Pour Jacques Lacan, le narcissisme naît au stade du miroir (vers 6 à 18 mois). L’enfant découvre son image et s’exclame intérieurement : « C’est moi ! ». Ce moment fondateur lui donne une impression d’unité. Néanmoins, cette image est en réalité idéalisée.

Le « moi » se construit ainsi à partir d’un reflet imaginaire, dépendant du regard de l’autre. Le narcissisme, chez Lacan, n’est donc pas seulement un amour de soi mais un amour de son image, fragile car soumis à la reconnaissance d’autrui.

L’importance du regard qui valorise

Le psychanalyste britannique Donald Winnicott met en avant le rôle du regard maternel dans la construction du narcissisme. Quand la mère (ou la figure d’attachement) regarde son bébé avec amour, elle lui renvoie l’image d’un être digne d’intérêt. Ce reflet nourrit la confiance en soi.

Cependant, si ce regard est absent ou froid, l’enfant peut développer une faille narcissique : il cherchera toute sa vie à être vu, reconnu, admiré. Comme le dit Winnicott, l’enfant a besoin d’avoir été “suffisamment vu” pour pouvoir se sentir réel.

Le narcissisme, besoin vital de reconnaissance

Le psychanalyste américain Heinz Kohut, fondateur de la psychologie du self, voit dans le narcissisme une quête légitime d’amour et de cohérence. Chacun a besoin d’être admiré, compris, valorisé. Non pour dominer mais pour exister.

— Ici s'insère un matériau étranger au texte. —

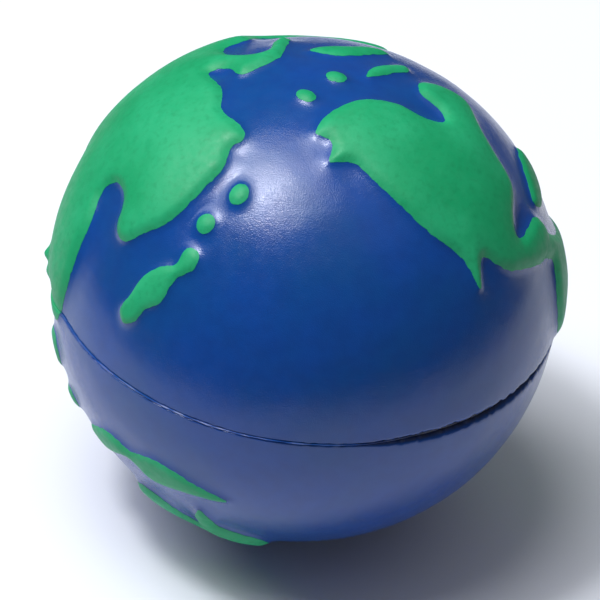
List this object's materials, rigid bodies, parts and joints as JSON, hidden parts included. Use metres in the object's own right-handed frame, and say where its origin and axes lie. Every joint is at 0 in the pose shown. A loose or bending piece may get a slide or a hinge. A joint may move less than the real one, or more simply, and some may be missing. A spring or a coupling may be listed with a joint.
{
  "type": "stress ball",
  "caption": "Soft foam globe ball that is squeezed in one hand: blue skin, raised green continents and a fine moulding line round the equator.",
  "frame": {"origin": "centre of the ball", "axes": "+Z through the globe's north pole, square to the parting line; -Y towards the middle of the Pacific"},
  "size_m": [0.0709, 0.07, 0.0704],
  "materials": {
    "foam": "open soft polyurethane foam",
    "blue_skin": "satin flexible lacquer",
    "green_land": "matt flexible paint"
  },
  "bodies": {
    "root": {"foam_core": "foam", "land_africa_north": "green_land", "land_africa_south": "green_land", "land_antarctica": "green_land", "land_australia": "green_land", "land_borneo": "green_land", "land_caribbean": "green_land", "land_ellesmere": "green_land", "land_eurasia_north": "green_land", "land_eurasia_south": "green_land", "land_greenland": "green_land", "land_japan": "green_land", "land_madagascar": "green_land", "land_new_guinea": "green_land", "land_north_america": "green_land", "land_north_kuril": "green_land", "land_polar_islet": "green_land", "land_pole_islet": "green_land", "land_south_america_north": "green_land", "land_south_america_south": "green_land", "land_south_kuril": "green_land", "land_timor": "green_land", "seam_flash": "blue_skin", "skin_north": "blue_skin", "skin_south": "blue_skin"}
  },
  "joints": []
}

Quand ces besoins sont frustrés, la personne peut développer une personnalité narcissique pathologique : recherche d’admiration constante, hypersensibilité à la critique, relations centrées sur la valorisation de soi.

Chez Kohut, le narcissisme est un besoin humain fondamental, qui devient destructeur seulement lorsqu’il n’a pas trouvé d’écho bienveillant dans l’enfance.

Narcissisme pathologique : quand l’amour de soi devient défense

Le narcissisme pathologique n’est pas un excès d’amour de soi mais souvent une défense contre un vide intérieur. Sous l’apparente confiance, il y a une peur de la dévalorisation, un sentiment d’insécurité. Voici les signes les plus fréquents :

  • Un besoin constant d’admiration
  • Une intolérance à la critique
  • Une faible empathie
  • Une tendance à contrôler ou séduire l’autre pour se rassurer

Ce type de fonctionnement peut mener à des relations toxiques, comme le décrit Marie-France Hirigoyen (1998) dans Le harcèlement moral, où le sujet rabaisse autrui pour se sentir supérieur.

Vers un narcissisme sain : s’aimer sans se perdre

Un narcissisme équilibré, c’est la capacité :

  • à s’aimer malgré ses failles,
  • à recevoir la critique sans se dévaloriser,
  • à aimer les autres sans se dissoudre en eux.

La psychanalyse nous enseigne que le narcissisme est à la fois le miroir et le moteur du psychisme. Sans lui, pas d’amour de soi. Avec excès, il devient prison. Travailler cette composante narcissique en psychothérapie peut s’avérer très salutogène.

S’aimer pour mieux aimer

Le narcissisme n’est pas un défaut : c’est la racine de notre identité. Apprendre à s’aimer, c’est apprendre à vivre, à donner et à recevoir sans craindre de disparaître. Entre Freud, Lacan, Winnicott et Kohut, la psychanalyse nous rappelle que le véritable amour de soi n’est pas vanité mais humanité.

Références

  • Freud, S. (1914). Pour introduire le narcissisme.
  • Lacan, J. (1949). Le stade du miroir comme formateur de la fonction du Je.
  • Winnicott, D. W. (1965). Le rôle de miroir de la mère et de la famille dans le développement de l’enfant.
  • Kohut, H. (1971). The Analysis of the Self.
  • Hirigoyen, M.-F. (1998). Le harcèlement moral.